Franchising a business is a significant undertaking. First, both federal and state laws often require significant disclosure and accounting work at the outset. A prudent new franchisor will also confirm proper ownership of the businesses’ intellectual property and branding, as well as prepare an Operations Manual for franchisees to follow to ensure brand uniformity.

More fundamentally, a business must also determine if the franchise model is a viable option for expansion. Can the business be effectively replicated? Has more than one location already been tried? Does the business have enough capital for the start-up (and recurring) costs to set up the franchise? Is the offering unique? All these questions should be addressed before engaging in the process of setting up a franchise system.

5. Can I own multiple franchise locations?

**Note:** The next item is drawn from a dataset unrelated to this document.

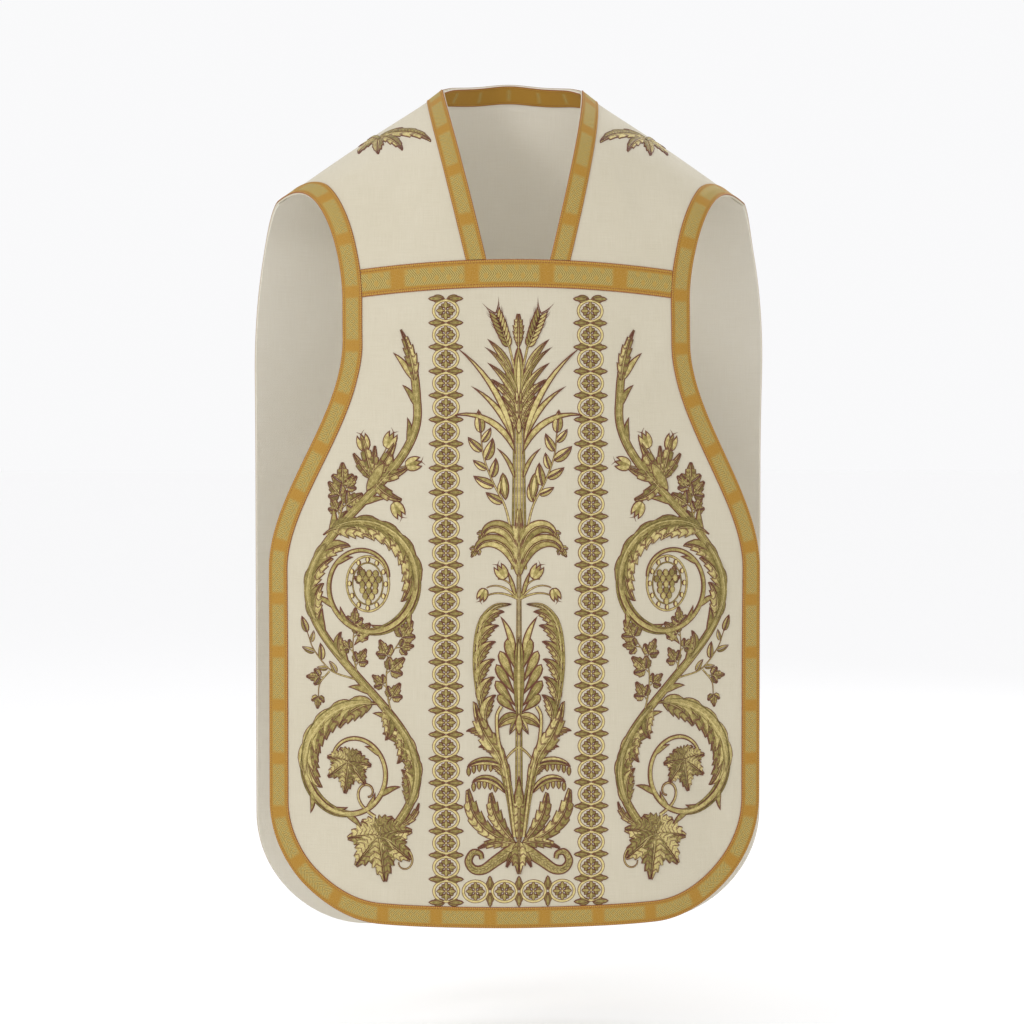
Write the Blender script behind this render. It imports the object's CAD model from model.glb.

Yes, individuals and businesses often own multiple locations of the same brand, as well as multiple locations of different, though not competing, brands. If you are interested in multi-unit ownership, the franchise agreements, including Area Development and/or Multi-Unit Agreements, must be carefully reviewed to ensure multi-unit ownership is both practical and permissible.

6. Can I get out of a franchise agreement?

Depending on your jurisdiction, both your agreement(s) with the franchisor, as well as state laws (as applicable), may govern whether you can terminate a franchise agreement before its expiration. Specifically, franchise agreements often expressly set forth a period of time that the franchise agreement will remain in effect, as well as a list of defaults that can result in the franchisor’s early termination of the agreement. There may also be a section included that delineates when a franchisee can terminate the agreement. Moreover, unhappy franchisees often seek to sell their franchise locations as a way to potentially avoid liability for abandoning the franchise early.

State laws, depending on the circumstances, can enable franchisees to terminate a franchise agreement, even absent an express provision in the franchise agreement permitting a franchisee to do so.

7. Can my franchisor terminate my franchise agreement and shutdown my franchise?

Franchisees may have recourse against a threatened termination. In addition to the termination terms set forth in the franchise agreement, state laws may prevent such a termination if not done in accordance with the governing laws.

For example, the NJFPA prohibits a covered franchisor from terminating a franchisee – even if the franchise agreement would otherwise permit it – unless the franchisor can show: (1) 60 days prior notice provided and (2) franchisee did not substantially perform its obligations. If a covered franchisee believes that a franchisor intends to shut down its franchise in violation of the NJFPA, the franchisee may have immediate recourse with the New Jersey courts, including by seeking preliminary injunctive relief to stop the termination.